Experimental evaluation of assistive behaviors for man-portable robots
Cynthia Pierce, David Baran, Barry Bodt
- 发表年份
- 2010
- 引用次数
- 2
摘要
Man portable robots have been fielded extensively on the battlefield to enhance mission effectiveness of soldiers in dangerous conditions. The robots that have been deployed to date have been teleoperated. The development of assistive behaviors for these robots has the potential to alleviate the cognitive load placed on the robot operator. While full autonomy is the eventual goal, a range of assistive capabilities such as obstacle detection, obstacle avoidance, waypoint navigation, can be fielded sooner in a stand-alone fashion.
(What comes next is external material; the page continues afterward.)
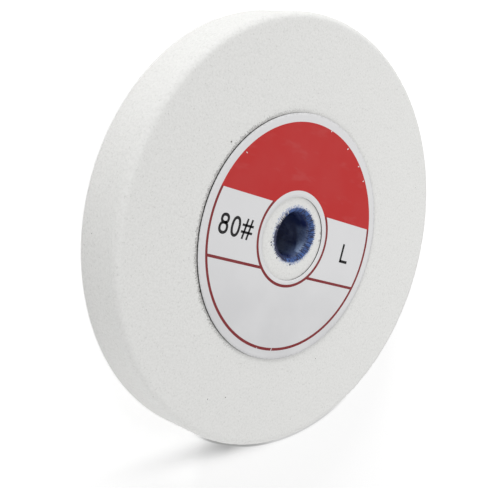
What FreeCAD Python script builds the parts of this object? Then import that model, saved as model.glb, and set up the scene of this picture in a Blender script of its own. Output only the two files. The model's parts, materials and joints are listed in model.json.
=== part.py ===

These capabilities increase the level of autonomy on the robots so that the workload on the soldier can be reduced. The focus of this paper is on the design and execution of a series of scientifically rigorous experiments to quantifiably assess operator performance when operating a robot equipped with some of these assistive behaviors. The experiments helped to determine a baseline for teleoperation and to evaluate the benefit of Obstacle Detection and Obstacle Avoidance (OD/OA) vs. teleoperation and OD/OA with Open Space Planning (OSP) vs. teleoperation. The results of these experiments are presented and analyzed in the paper.